3. An electro-pneumatic rock drill, as set forth in claim 1, characterized in that said means for admitting air includes an air filter disposed in said passage for the incoming air for removing dust and other deleterious matter.

4. An electro-pneumatic rock drill, as set forth in claim 1, wherein said means for reciprocating said piston comprises a crank shaft driven by said motor, a connecting rod secured at one end to said crank shaft and at its other end to the rearward face of said piston within the rearward part of said bore for reciprocating said piston within said bore in spaced relationship to said percussion piston.

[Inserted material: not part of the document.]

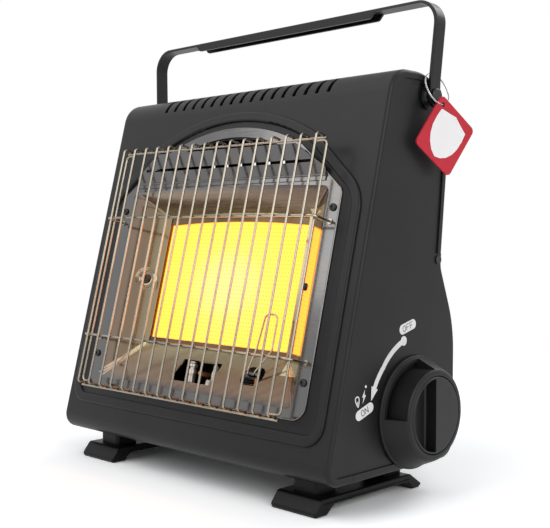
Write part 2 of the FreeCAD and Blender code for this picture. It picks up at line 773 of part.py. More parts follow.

5. An electro-pneumatic rock drill, as set forth in claim 1, wherein said cylinder having an aperture therethrough communicating between the space within said housing and said rearward section of said bore, the aperture being spaced rearwardly from the junction between the forward section and the rearward section of said bore so that the aperture is positioned forwardly of the percussion piston head when the percussion piston is in its rearward position within said cylinder and the aperture communicates with the space located between said percussion piston head and said reciprocating piston when said percussion piston is driven forwardly within said cylinder.

6. An electro-pneumatic rock drill, as set forth in claim 1, characterized in that said means for sealing said space during the forward stroke of said compression piston comprises a resilient ring-shaped member located within said passage for the air entering the space at the forward end of said bore and being arranged so that it seals the passage when said percussion piston is driven forwardly through said cylinder.